Step 3: Wait for Liquidity Grab

Look for a stop hunt or liquidity sweep followed by a reversal, often indicated by a strong engulfing candle or break of structure (BOS).


Step 4: Confirm with Order Block or FVG

Once the market shifts, wait for a retest of the order block or fair value gap in the new direction.


Step 5: Use CHOCH for Early Reversals

If the trend changes and a CHOCH occurs, it signals an early switch in direction.


Example

Scenario: EUR/USD is in a downtrend on the 4H chart.

  • Liquidity Pools Identified: Double top at 1.0800

  • Liquidity Grab: Price breaks above 1.0800, stops out buyers, then sharply reverses

  • CHOCH: 1H chart forms a new lower low — trend shift begins

  • Order Block: A bullish 1H candle at 1.0815 becomes the mitigation zone

  • Entry: Short position at the OB retest

  • Target: Next liquidity pool at 1.0700

  • Stop Loss: Just above the OB


This high-probability setup shows how smart money "traps" retail and then moves in the opposite direction.


Benefits of SMC

Benefit Explanation
High-probability entries SMC focuses on institutional footprints
Better risk-reward ratios Entries near OBs and FVGs offer small SL, large TP
Avoiding retail traps SMC teaches traders to think opposite of retail sentiment
Price action-based No indicators needed — clean charts and logic-driven
Works across markets Effective in forex, crypto, stocks, and indices


Conclusion


In conclusion, Smart Money Concepts unlock a deeper understanding of market behaviour — from structure and liquidity to manipulation and institutional strategy.
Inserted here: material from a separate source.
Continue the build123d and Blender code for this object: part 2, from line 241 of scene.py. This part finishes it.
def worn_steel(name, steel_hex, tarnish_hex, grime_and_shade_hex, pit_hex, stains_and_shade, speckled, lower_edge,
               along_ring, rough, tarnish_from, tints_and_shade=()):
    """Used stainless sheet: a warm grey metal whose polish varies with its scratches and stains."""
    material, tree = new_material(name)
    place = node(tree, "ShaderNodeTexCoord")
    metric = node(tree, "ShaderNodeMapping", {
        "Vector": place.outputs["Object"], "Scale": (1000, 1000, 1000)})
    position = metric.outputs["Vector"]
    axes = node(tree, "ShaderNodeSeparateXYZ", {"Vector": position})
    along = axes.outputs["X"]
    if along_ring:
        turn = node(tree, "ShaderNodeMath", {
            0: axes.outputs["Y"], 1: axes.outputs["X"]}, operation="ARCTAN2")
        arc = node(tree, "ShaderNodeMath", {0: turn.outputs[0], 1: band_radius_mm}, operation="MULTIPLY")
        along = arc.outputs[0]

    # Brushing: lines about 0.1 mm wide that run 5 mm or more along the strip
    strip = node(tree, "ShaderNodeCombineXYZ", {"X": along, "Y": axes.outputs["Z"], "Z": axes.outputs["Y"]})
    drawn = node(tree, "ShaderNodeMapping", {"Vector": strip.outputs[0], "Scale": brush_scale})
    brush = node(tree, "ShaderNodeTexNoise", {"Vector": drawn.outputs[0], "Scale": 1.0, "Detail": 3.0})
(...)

By trading with the flow of smart money instead of against it, you can dramatically improve your edge.


However, SMC takes time and discipline to master, but once understood, it becomes one of the most crucial approaches in a trader's toolbox.


Disclaimer: This material is for general information purposes only and is not intended as (and should not be considered to be) financial, investment or other advice on which reliance should be placed. No opinion given in the material constitutes a recommendation by EBC or the author that any particular investment, security, transaction or investment strategy is suitable for any specific person.